What are you guys basing your opinions off of? Experience with budget lineup stuff like KS/SYS? (genuinely curious)
this thread title sounds defamatory....
I use them for production, haven't had much (any) problems, but then again I'm not a very successful man so there's that
I use OVH for production, for sure. And I do love OVH products.
Peering leaves something to be desired. Everything else is tops. People complaining about support with OVH are mad that their $2 Kimsufi HDD isn't replaced with DEFCON 5 urgency. We've had various boxes with them and will most likely be spinning up a medium sized spark cluster soon.
redundancy is key, if one goes down the other should be up substituting.. my eggs are never in one bag.
Quite a few hosts use them for production.
It won't be a single site or single provider, we run Azure in EU but we have predictable workloads hence looking at dedi options
No I had three normal OVH servers from https://www.ovh.com/us/dedicated-servers/ - not sure if i'm a unique case but the hardware and network was worse than most of the budget providers advertising at LET.
I had been a customer since 2008. Over the years I have used from them:
Services generally weren't bad overall, but there were some unacceptable problems over the years and I don't want to risk the trouble any longer. Examples of what I experienced included: problems with routing, one server suspended for a single DMCA, billing issues, bad support, asking for snail mail to be sent for some arrangements...
I have managed a company with more than 100 servers being migrated to Azure. I did benchmark it, and I must say that Azure's performance is shit, unless you're paying them a bunch of money. Stills shit, though.
Very much in agreement, Azure stays up (100% for us so far) and trundles along but it is slow. Hence looking at options for other markets.
OVH supports its network don't expect much help if its not concerning that.
OVH might suspend or terminate ALL your servers just because of spam/hack issues with a single server. Not my own experience, but I've read multiple horror stories before on WHT.
I had 14 hours downtime with them when they replaced a failed disk in RAID5 and also disconnected SATA cable from proper drive. Since this was a 4-drive server I've ended with 2 working disks, one blank and one disconnected. The support told me the drive they disconnected probably failed and want to replace it too (I've checked SMART the previous day and it was perfectly fine). Finally after 14 hours the've connected the drive again and I was able to resync. Horrible support. No more OVH !

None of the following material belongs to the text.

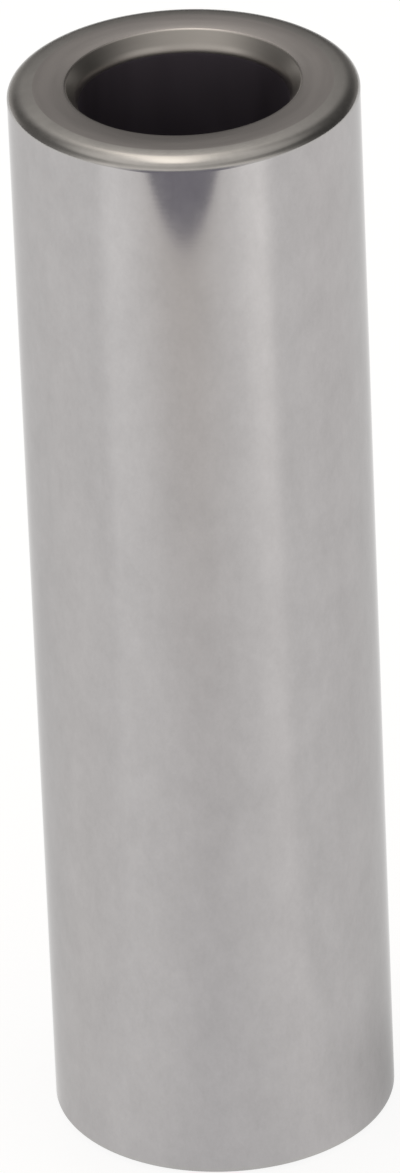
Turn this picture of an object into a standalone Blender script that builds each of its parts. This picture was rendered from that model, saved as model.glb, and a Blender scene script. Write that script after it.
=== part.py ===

With a good setup (redundancy, above all) is production ready, no doubt.
BTW: OVH support is getting better, lately.
Redundancy can also be built in the software level. If a node / cluster goes down, traffic should be redirected to another node / cluster. Never put your eggs in one basket. If you don't do that with software, why do it with hardware?
No, but they do like to play great jokes on customers!
Depends on what you define as "production ready" which, while lots of varying opinions differ, mostly boils down to "what the client wants." By that definition, OVH is fine for a lot of projects. My only sadface is that routing is pretty bad.
An area between OVH and Softlayer pricing definitely exists. Its population is the size of a small country.
I've got a server with them since June 2015, no issues here, but it's just shared hosting and mail. No abuse issues.
I had a double payment go through (1st attempt said error, try again and 2nd went through) and support said they couldn't refund it. I called and in less than 10 minutes, phone support moved my ticket over to have it fixed with my explanation which was no different than the support ticket. I found it weird about the two different responses you get via support ticket and phone support.
That's old stories.
I have around 10 IP blocked so far (on SYS) because of the user send email spam (already cleaned up) and they only block you to get more IPs (seems current limit are 10 IPs in backlist). And if its email spam they already block it on network level automatically (current situation) so even though the user send email spam the effect is very minimal and to clean it is very fast (sometimes under 5 minutes). They point it using this http://mxtoolbox.com/blacklists.aspx
We have a few servers in their Canadian DC and have no problems with them - though I think they are the slightly newer hardware given the specs we have. Only pain point is the delivery time for things that really should be automated (IP addresses, VPS, etc).
For the folks saying it's a budget provider, their hardware is quite good/premium, just their support is utterly trash/budget. Their intervention team for hardware failures is quite fast/efficient as well. So basically if you don't need their support, like ever, you'll be just fine, and yes I believe it's production ready.
Needless to say, that no production environment should ever exist without off-site regular backups.
Is anything production ready? I've seen as many outages in the $5 range as I have the $1000 range. Shit happens, networks go down, never put all of your eggs in one basket.